What with the recent collapse of horror as a pulp fiction genre and her obvious interest in New Orleans and the restaurant scene, I can see how Poppy Z. Brite got from the gourmet eating of human beings in Exquisite Corpse to the gourmet eating of less reprehensible food and drink in her most recent prose endeavors:
Liquor by Poppy Z. Brite
The premise of the book is quite simple: Longtime friends and lovers Rickey and G-man open a New Orleans restaurant whose menu consists entirely of selections that include alcoholic ingredients. Allies include Lenny, a big name restauarant owner, and their main enemy is Mike Moulon, a drugie whose uncle had been murdered many years before on the premises of what will eventually become our heroes' restauarant. Though I'm sure some will appreciate all of the very authentic and detailed information about restaurant life and food preparation, I was more intrigued by the way Brite was representing the relationship between Rickey and G-man. Though she had written a novel previously that explicated their relationship and early years, I had not read it, so I spent a bit of time in the beginning trying to figure out if they were "just friends" or "lovers." The latter, actually. They even act like they're married. Total fidelity, PLUS they have only ever slept with each other! *And* they go for long stretches where sleeping together means just that. >_< Err...am I convinced?

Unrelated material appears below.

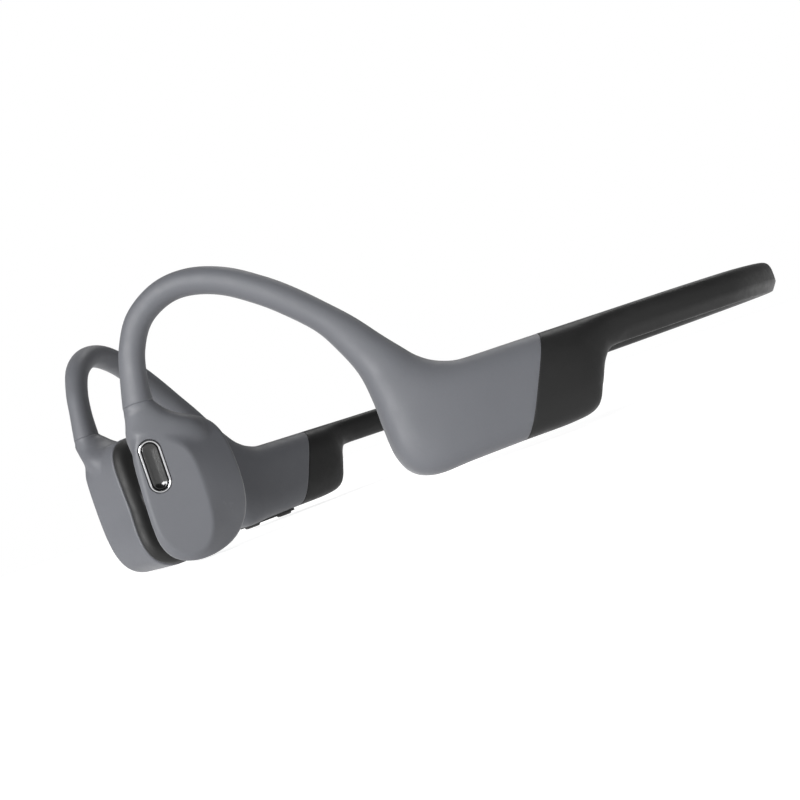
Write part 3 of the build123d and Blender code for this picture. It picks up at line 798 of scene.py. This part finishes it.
def surface(name, colour, rough, metallic=0.0, grain=0.00025, bump=0.12, mottle=0.05,
            rough_spread=0.08, coat=0.0, sheen=0.0, specular=0.5, wear=0.0, brushed=False):
    """Procedural material: fine grain, slow colour drift, uneven roughness and worn edges."""
    material = bpy.data.materials.new(name)
    material.use_nodes = True
    tree = material.node_tree
    shader = tree.nodes["Principled BSDF"]
    shader.inputs["Metallic"].default_value = metallic
    shader.inputs["Specular IOR Level"].default_value = specular
    shader.inputs["Coat Weight"].default_value = coat
    shader.inputs["Coat Roughness"].default_value = 0.2
    shader.inputs["Sheen Weight"].default_value = sheen
    shader.inputs["Sheen Roughness"].default_value = 0.45
    place = tree.nodes.new("ShaderNodeTexCoord")
    scale = tree.nodes.new("ShaderNodeMapping")
    tree.links.new(place.outputs["Object"], scale.inputs["Vector"])
    if brushed:
        scale.inputs["Scale"].default_value = (1.0, 1.0, BRUSH_STRETCH)
    fine = node(tree, "ShaderNodeTexNoise", Scale=1 / grain, Detail=4.0, Roughness=0.6)
    slow = node(tree, "ShaderNodeTexNoise", Scale=SLOW_NOISE, Detail=3.0, Roughness=0.55)
    middle = node(tree, "ShaderNodeTexNoise", Scale=MIDDLE_NOISE, Detail=5.0, Roughness=0.65)
    for texture in (fine, slow, middle):
        tree.links.new(scale.outputs["Vector"], texture.inputs["Vector"])
    total = node(tree, "ShaderNodeMath")
    total.operation = "ADD"
    speck = mottle * SPECK_SHARE
    tree.links.new(spread(tree, slow.outputs["Fac"], -mottle, mottle), total.inputs[0])
    tree.links.new(spread(tree, fine.outputs["Fac"], 1 - speck, 1 + speck), total.inputs[1])
    tint = node(tree, "ShaderNodeVectorMath")
    tint.operation = "SCALE"
    tint.inputs[0].default_value = colour
    tree.links.new(total.outputs["Value"], tint.inputs["Scale"])
    colour_out = tint.outputs["Vector"]
    if wear:
        colour_out = worn_edges(tree, colour, colour_out, wear)
    tree.links.new(colour_out, shader.inputs["Base Color"])
    uneven = spread(tree, middle.outputs["Fac"], rough - rough_spread, rough + rough_spread)
    tree.links.new(uneven, shader.inputs["Roughness"])
    raised = node(tree, "ShaderNodeBump", Strength=bump, Distance=grain * BUMP_SHARE)
    tree.links.new(fine.outputs["Fac"], raised.inputs["Height"])
    tree.links.new(raised.outputs["Normal"], shader.inputs["Normal"])
    return material


def linear(grey, cast=(1.0, 1.0, 1.0)):
    """Linear colour of a screen grey from 0 to 255, with a slight cast of red, green and blue."""
    return tuple((((grey * c) / 255 + 0.055) / 1.055) ** 2.4 for c in cast)


COOL_GREY = linear(84, (0.98, 0.995, 1.045))
MATERIALS = {
    "grey_silicone": surface("grey_silicone", COOL_GREY, 0.56, bump=0.16, mottle=0.03,
                             sheen=0.12, specular=0.35, wear=0.05),
    "grey_shell": surface("grey_shell", COOL_GREY, 0.52, bump=0.14, mottle=0.03, sheen=0.08,
                          specular=0.38, wear=0.07),
    "black_silicone": surface("black_silicone", linear(24), 0.5, bump=0.16, mottle=0.05,
                              sheen=0.03, specular=0.25, wear=0.04),
    "pad_silicone": surface("pad_silicone", linear(20), 0.6, bump=0.18, mottle=0.05,
                            sheen=0.1, specular=0.35, wear=0.04),
    "titanium": surface("titanium", (0.45, 0.43, 0.4), 0.3, metallic=1.0, brushed=True),
    "cable_jacket": surface("cable_jacket", linear(36), 0.45),
    "frame_plastic": surface("frame_plastic", linear(62), 0.5, wear=0.2),
    "soft_iron": surface("soft_iron", (0.5, 0.5, 0.5), 0.32, metallic=1.0, brushed=True),
    "magnet": surface("magnet", (0.6, 0.6, 0.61), 0.18, metallic=1.0, wear=0.2),
    "copper_coil": surface("copper_coil", (0.72, 0.3, 0.12), 0.35, metallic=1.0, grain=0.00012),
    "spring_steel": surface("spring_steel", (0.52, 0.52, 0.53), 0.28, metallic=1.0,
                            brushed=True),
    "drive_plastic": surface("drive_plastic", (0.5, 0.5, 0.48), 0.45, wear=0.2),
    "button_black": surface("button_black", linear(18), 0.2, grain=0.00015, bump=0.05,
                            mottle=0.04, rough_spread=0.05, coat=0.25, specular=0.6),
    "polished_trim": surface("polished_trim", (0.5, 0.5, 0.51), 0.14, metallic=1.0,
                             bump=0.03, mottle=0.03, rough_spread=0.04, wear=0.2),
    "seal_rubber": surface("seal_rubber", linear(32), 0.6),
    "key_rubber": surface("key_rubber", linear(34), 0.45, wear=0.15),
    "circuit_board": surface("circuit_board", (0.02, 0.12, 0.05), 0.38, mottle=0.15, coat=0.2),
    "switch_steel": surface("switch_steel", (0.55, 0.55, 0.55), 0.3, metallic=1.0,
                            brushed=True),
    "battery_foil": surface("battery_foil", (0.62, 0.62, 0.64), 0.34, metallic=0.9,
                            grain=0.0008, bump=0.3),
    "antenna_flex": surface("antenna_flex", (0.5, 0.24, 0.04), 0.4, mottle=0.08, coat=0.15),
    "port_plastic": surface("port_plastic", linear(30), 0.35, wear=0.15),
    "gold_contact": surface("gold_contact", (0.9, 0.62, 0.22), 0.2, metallic=1.0, wear=0.1),
    "light_pipe": surface("light_pipe", (0.75, 0.76, 0.78), 0.25, bump=0.05, coat=0.3),
}


# ---- Build ----------------------------------------------------------------------------------
def dress(obj, slot_name):
    obj.data.materials.clear()
    obj.data.materials.append(MATERIALS[slot_name])


def dress_pair(left, right, slot_name, replaced):
    """Finish a left and a right piece that each ride on their own half."""
    for obj, side in ((left, "left"), (right, "right")):
        dress(obj, slot_name)
        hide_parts(side + "_" + replaced)
        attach(obj, side + "_half")


def build_arms_and_band():
    left_arm, right_arm, band, hook_end = make_arms_and_band()
    dress_pair(left_arm, right_arm, "grey_silicone", "arm_cover")
    dress(band, "black_silicone")
    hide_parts("left_band_sleeve", "right_band_sleeve")
    wire = band_core("band_wire_run", -CORE_OFFSET, WIRE_R)
    cable = band_core("band_cable_run", CORE_OFFSET, CABLE_R)
    dress(wire, "titanium")
    dress(cable, "cable_jacket")
    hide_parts("left_band_wire", "right_band_wire")
    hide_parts("left_band_cable", "right_band_cable")
    for obj in (band, wire, cable):
        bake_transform(obj)
    return hook_end


def build_drivers(hook_end):
    left_shell = driver_shell("left_driver_skin", hook_end, True)
    right_shell = driver_shell("right_driver_skin", hook_end, False)
    right_mirror = mirrored(right_shell, "right_driver_face")
    bpy.data.objects.remove(right_shell)
    pad = contact_pad()
    right_pad = mirrored(pad, "right_contact_pad_skin")
    dress_pair(left_shell, right_mirror, "grey_shell", "driver_shell")
    dress_pair(pad, right_pad, "pad_silicone", "contact_pad")


def build_button():
    ring = trim_ring()
    dress(ring, "polished_trim")
    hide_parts("button_trim_ring")
    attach(ring, "left_half")
    cap = button_cap()
    dress(cap, "button_black")
    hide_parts("multifunction_button")
    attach(cap, "multifunction_key")


def dress_cad_nodes():
    slots = {entry["node"]: entry["material_slot"] for entry in frame["record"]["subparts"]}
    for name, obj in frame["nodes"].items():
        for held in obj.material_slots:
            held.material = MATERIALS[slots[name]]


# ---- Studio ---------------------------------------------------------------------------------
def sun(name, towards, strength, softness):
    """Distant soft light from a direction, its softness in degrees."""
    light = bpy.data.lights.new(name, "SUN")
    light.energy = strength
    light.angle = radians(softness)
    obj = new_object(name, light)
    obj.rotation_euler = Vector(towards).to_track_quat("Z", "Y").to_euler()


def room():
    """Dim even light that the camera sees as plain white."""
    world = bpy.data.worlds.new("studio")
    bpy.context.scene.world = world
    world.use_nodes = True
    tree = world.node_tree
    lit = tree.nodes["Background"]
    lit.inputs["Color"].default_value = (1, 1, 1, 1)
    lit.inputs["Strength"].default_value = WALL_LIGHT
    shown = tree.nodes.new("ShaderNodeBackground")
    shown.inputs["Color"].default_value = (1, 1, 1, 1)
    path = tree.nodes.new("ShaderNodeLightPath")
    mix = tree.nodes.new("ShaderNodeMixShader")
    tree.links.new(path.outputs["Is Camera Ray"], mix.inputs[0])
    tree.links.new(lit.outputs[0], mix.inputs[1])
    tree.links.new(shown.outputs[0], mix.inputs[2])
    tree.links.new(mix.outputs[0], tree.nodes["World Output"].inputs["Surface"])


def light_table():
    """Plain pale floor that glows a little."""
    mesh = bpy.data.meshes.new("floor")
    corners = ((-1, -1), (1, -1), (1, 1), (-1, 1))
    mesh.from_pydata([(x * FLOOR_HALF, y * FLOOR_HALF, FLOOR_Z) for x, y in corners], [],
                     [(0, 1, 2, 3)])
    floor = new_object("floor", mesh)
    paper = surface("paper", (0.55, 0.55, 0.55), 0.9, grain=0.002, bump=0.02, mottle=0.004,
                    specular=0.0)
    glow = paper.node_tree.nodes["Principled BSDF"]
    glow.inputs["Emission Color"].default_value = (1, 1, 1, 1)
    glow.inputs["Emission Strength"].default_value = FLOOR_GLOW
    floor.data.materials.append(paper)


def studio():
    room()
    light_table()
    sun("front", towards=(0.45, -0.88, 0.07), strength=9.2, softness=45)
    sun("back", towards=(-0.25, 0.55, 0.8), strength=0.9, softness=30)
    bpy.context.scene.view_settings.view_transform = "Standard"


def camera():
    """The photograph's viewpoint: low at the front left, with the camera's right side dipped."""
    data = bpy.data.cameras.new("camera")
    data.lens = CAMERA_LENS
    data.sensor_width = CAMERA_SENSOR
    data.clip_start = 0.01
    obj = new_object("camera", data)
    turn, rise, roll = [radians(a) for a in (CAMERA_AZIMUTH, CAMERA_ELEVATION, CAMERA_ROLL)]
    back = Vector((cos(rise) * cos(turn), cos(rise) * sin(turn), sin(rise)))
    level = Vector((-sin(turn), cos(turn), 0))
    upright = back.cross(level)
    right = level * cos(roll) + upright * sin(roll)
    rotation = Matrix((right, back.cross(right), back)).transposed()
    obj.matrix_world = Matrix.Translation(Vector(CAMERA_PLACE) * MM) @ rotation.to_4x4()
    bpy.context.scene.camera = obj


build_drivers(build_arms_and_band())
build_button()
dress_cad_nodes()
studio()
camera()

Still trying to decide on that one. I'm really torn about Brite's representation because, on one hand, she never labels them as gay in any way within the context of her prose save through dialogue. And even then, obliquely. It's refreshing to read about characters whose "otherness" isn't paraded before me, as happens quite often even in so-called gay fiction. On the other hand, I was having a bit of trouble convincing myself that these two comfortably gay characters could be so divorced from the gay scene of New Orleans; it just didn't seem realistic, and that lack of realism was jarring when taken in the context of everything else in the novel, which was painstakingly real. I mean, BL or speculative fiction fantasies are one thing, but...yeah, so I'm torn. In any case, the novel is quite easy to read and quickly-finished, though I found that the book was also VERY easy to put down, which is not a good thing. Read if you like books abour restaurants, cooking, food, or New Orleans. Give it a pass if you're looking for great characters or an intriguing love story.